TO BE DONE →
Please copy the lines below exactly, from the first one through the line showing "top_overhang = 0.010".

___

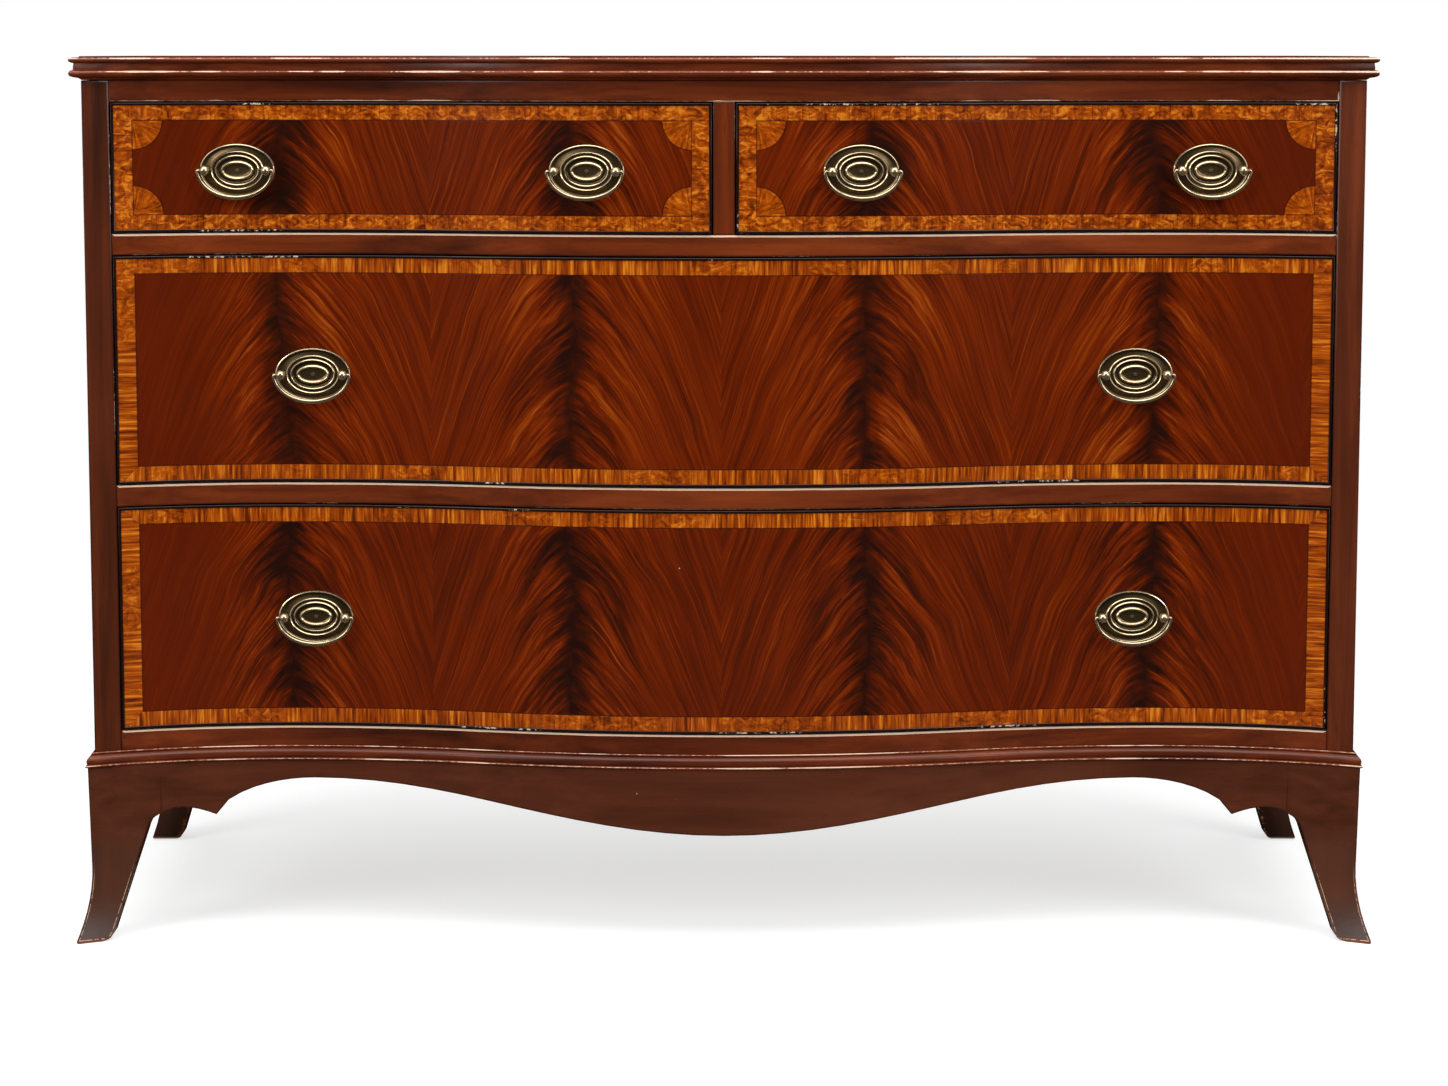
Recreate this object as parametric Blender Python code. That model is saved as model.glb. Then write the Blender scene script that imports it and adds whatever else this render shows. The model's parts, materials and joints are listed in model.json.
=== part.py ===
"""Serpentine chest of drawers: two small drawers over two long ones, on splayed feet.

Metres, +Z up, the front faces -Y. The origin is on the floor, under the middle of the chest.
"""

import math

import bmesh
import bpy

for old in list(bpy.data.objects):
    bpy.data.objects.remove(old, do_unlink=True)

# Case
case_width = 1.296
case_depth = 0.535
side_thickness = 0.026
stile_depth = 0.030
back_thickness = 0.012
back_rabbet = 0.012
rail_height = 0.0215
bottom_rail_height = 0.020
rail_depth = 0.088
muntin_width = 0.022
dust_board_thickness = 0.012
bottom_board_thickness = 0.018
small_opening = 0.134
middle_opening = 0.2355
lower_opening = 0.233

# Top
top_thickness = 0.024
top_overhang = 0.010

# Serpentine front, measured from the line through the two front corners
centre_bulge = 0.015
hollow_depth = 0.043
hollow_place_share = 0.6867
hollow_radius = 0.750
front_steps = 38

# Base moulding, apron and feet
base_height = 0.196
moulding_height = 0.015
moulding_reach = 0.010
base_proud = 0.006
apron_thickness = 0.018
foot_block = 0.071
shoulder_run = 0.0155
shoulder_height_share = 0.5714
arch_run = 0.020
arch_height_share = 0.6811
cusp_run = 0.055
cusp_height_share = 0.6357
front_crown_share = 0.2713
side_crown_share = 0.79
crown_height_share = 0.8276
middle_height_share = 0.5714
toe_width = 0.034
toe_splay = 0.015
toe_round = 0.008
waist = 0.002
knee_height_share = 0.3827
scallop_fullness_share = 0.62
apron_steps = (3, 4, 8, 14)
foot_steps = 9
toe_round_shares = (0.0, 0.12, 0.45)
foot_scallop_shares = (0.4, 0.75, 1.0)

# Drawers
drawer_gap = 0.0015
front_thickness = 0.022
drawer_side_thickness = 0.010
drawer_back_thickness = 0.010
drawer_bottom_thickness = 0.007
drawer_back_room = 0.035
side_drop = 0.005
back_drop = 0.012
bottom_lift = 0.009
groove_depth = 0.004
groove_play = 0.0008
dovetail_lap = 0.007
dovetail_slope_share = 1 / 6
tail_share = 0.37
tail_pitch = 0.042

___

TASK SOLUTION →
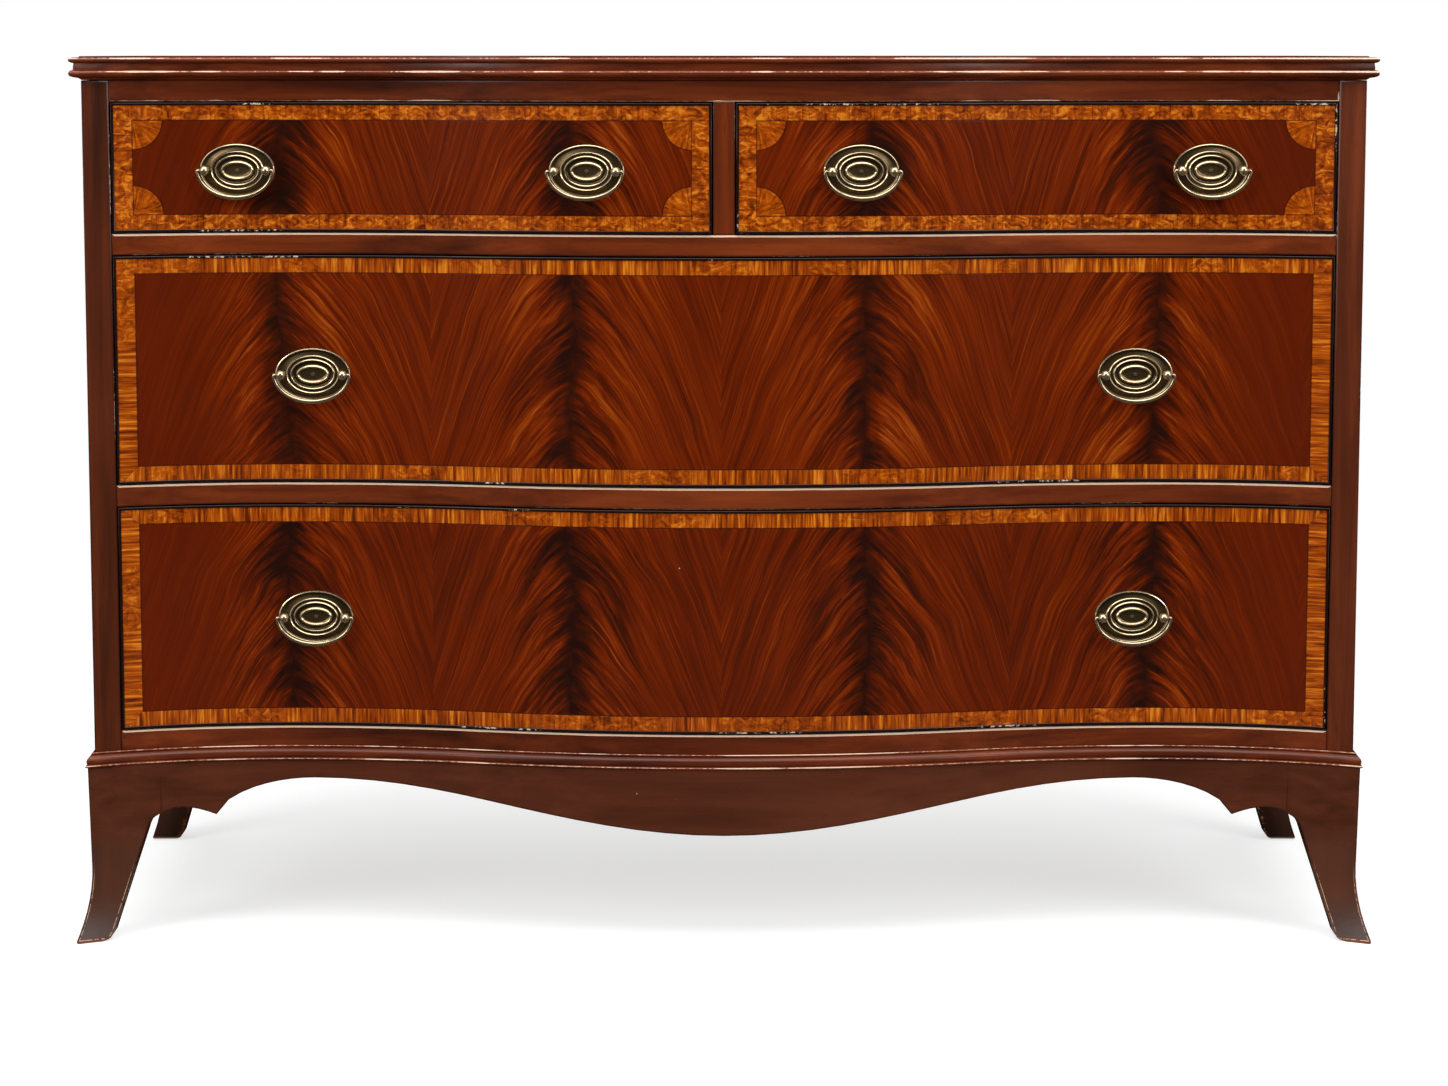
Recreate this object as parametric Blender Python code. That model is saved as model.glb. Then write the Blender scene script that imports it and adds whatever else this render shows. The model's parts, materials and joints are listed in model.json.
=== part.py ===
"""Serpentine chest of drawers: two small drawers over two long ones, on splayed feet.

Metres, +Z up, the front faces -Y. The origin is on the floor, under the middle of the chest.
"""

import math

import bmesh
import bpy

for old in list(bpy.data.objects):
    bpy.data.objects.remove(old, do_unlink=True)

# Case
case_width = 1.296
case_depth = 0.535
side_thickness = 0.026
stile_depth = 0.030
back_thickness = 0.012
back_rabbet = 0.012
rail_height = 0.0215
bottom_rail_height = 0.020
rail_depth = 0.088
muntin_width = 0.022
dust_board_thickness = 0.012
bottom_board_thickness = 0.018
small_opening = 0.134
middle_opening = 0.2355
lower_opening = 0.233

# Top
top_thickness = 0.024
top_overhang = 0.010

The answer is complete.